The Group’s pension scheme remains appropriately funded, with an IAS 19 surplus of £7.8m at FY26 H1 (FY25 FY: £6.8m). Scheme liabilities reduced by £5.2m largely due to benefits paid, whilst scheme assets decreased by £4.2m primarily due to benefit payments made in the period.

On an actuarial basis, at the period end the scheme is now c. 99% funded. As previously communicated, once the scheme is fully funded for two quarters on an actuarial basis, the Company’s deficit repair contributions of c. £4.5m per annum will be directed to an escrow account. In addition, these deficit repair contributions will cease in June 2027. Overall, the Group’s UK defined benefit pension scheme obligations continue to be appropriately funded and well managed.

Summary and outlook

Norcros continues to demonstrate through the cycle resilience and strategic momentum despite weak market conditions. Our disciplined execution across our four strategic pillars including the focus on portfolio development has seen the business deliver another good first half performance, with improved profitability, margins and excellent cash generation.

The acquisition of Fibo represents a significant strategic milestone, expanding our presence in Scandinavia and Central Europe, enhancing our portfolio with a highly complementary, design-led sustainable product offering. We have a strong track record of growing businesses under our ownership. This acquisition positions us to accelerate growth in our the mid-premium RMI segments and unlock further cross-selling opportunities across both our core UK&I and now in Scandinavia and central European markets.
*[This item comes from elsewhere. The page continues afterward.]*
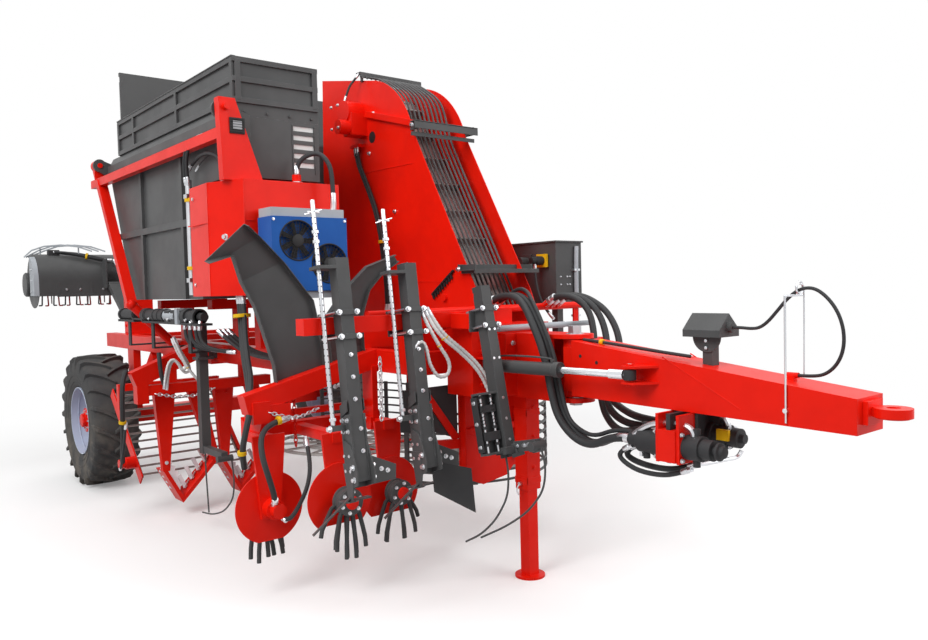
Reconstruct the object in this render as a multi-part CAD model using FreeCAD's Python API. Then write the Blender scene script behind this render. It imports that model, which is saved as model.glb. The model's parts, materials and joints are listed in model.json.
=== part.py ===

Looking ahead, while current market conditions remain weak, we will continue to profitably grow our market share and remain confident in our ability to make further progress this year. The Board expects full year underlying operating profit to be in line with revised market expectations following the acquisition of Fibo, and which reflect continued delivery against our strategic priorities and medium-term financial targets.